On April 24, Raghav Chadha, once seen as Arvind Kejriwal’s blue-eyed boy and a key national face of AAP, dropped a political bombshell. Flanked by Sandeep Pathak and Ashok Mittal, Chadha declared that two-thirds of AAP’s 10 Rajya Sabha MPs — himself, Swati Maliwal, cricketer-turned-politician Harbhajan Singh, Ashok Mittal, Sandeep Pathak, Vikramjit Singh Sahney and Rajendra Gupta — were exercising the constitutional provision for merger and joining the BJP.

The move, which shields the lawmakers from anti-defection disqualification, comes just months before the crucial 2027 Punjab Assembly polls, where AAP holds power. Chadha cited the party’s “deviation from honest politics,” erosion of internal democracy and a shift toward “corrupt and compromised” elements as reasons for the exit. 

For Swati Maliwal, the decision marks the culmination of years of public rupture with Kejriwal. Once his close aide and former Delhi Commission for Women chief, Maliwal had accused Kejriwal’s personal assistant Bibhav Kumar of assaulting her at the Chief Minister’s official residence — infamously dubbed “Sheesh Mahal” — in 2024. Her exit had been widely anticipated, but bundling it with six other senior leaders has left AAP reeling. 

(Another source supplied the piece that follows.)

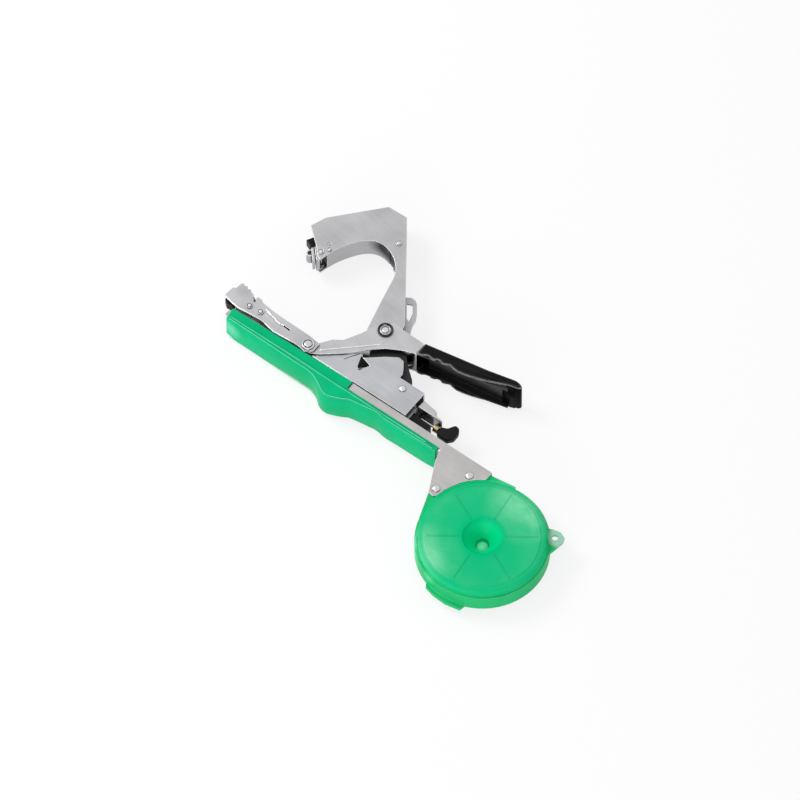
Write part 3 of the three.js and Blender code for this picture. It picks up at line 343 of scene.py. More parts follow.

Enter Naveen Jaihind. Married to Maliwal in 2012 during the Anna Hazare movement days, the couple divorced in February 2020. Jaihind served as AAP’s Haryana convenor and was a prominent face of the party in the state until he drifted away. Though no longer formally with AAP, he has remained a vocal critic of Kejriwal’s inner circle, repeatedly alleging physical assaults, financial irregularities and a culture of fear inside the party. 

In a video posted on X (formerly Twitter) on April 24 itself — the very day of the defection — Jaihind did not mince words. “The ghost of Sheesh Mahal is not leaving Kejriwal alias ‘Katia’,” he wrote, using a derogatory nickname for the AAP supremo. He claimed he had “changed house today” (in an apparent reference to shifting base or metaphorically distancing himself further) and urged the seven MPs: “You must give a sharp reply to them or else you will be called cowards.

Tell us which sins you did not want to be partners in. Tell us what sins were committed.” He ended by predicting that “27 MLAs of Punjab will leave soon too.” The post carried hashtags including #raghav and #kejriwal, directly linking the exodus to his long-standing allegations of internal violence and corruption. 

Jaihind’s intervention is significant because he has levelled similar charges against Chadha himself in the past. In early April, he publicly claimed that Raghav Chadha had been assaulted at Kejriwal’s residence, suffered an eye injury requiring treatment abroad, and was even made to “stand like a rooster” (murga bana ke peeta gaya) during the alleged thrashing. 

He had called Chadha Kejriwal’s “raazdaar” (confidant) and “maaldaar” (wealthy beneficiary) in an extortion racket involving funds from Delhi and Punjab. Those claims, made when the Chadha-Kejriwal rift was still simmering, now appear prescient in light of the mass exit. 

AAP leaders have dismissed the defections as “Operation Lotus” engineered by the BJP and have accused the rebels of succumbing to pressure or inducements. Kejriwal himself has termed the move a “betrayal of Punjab.” Yet the loss of seven Rajya Sabha MPs — nearly the entire Upper House strength — has left the party numerically and morally weakened in Parliament and dented its image as an anti-corruption outfit. 

Political observers note that Jaihind’s call for the defectors to “expose the sins” puts the new BJP entrants in a delicate spot. While Chadha and company have spoken in broad terms about ideological drift, they have so far stopped short of detailing specific criminal allegations. Maliwal’s own past accusations against the Kejriwal household remain a sensitive flashpoint; her ex-husband’s public demand that the group reveal more could either bolster the defectors’ narrative or force them into uncomfortable territory.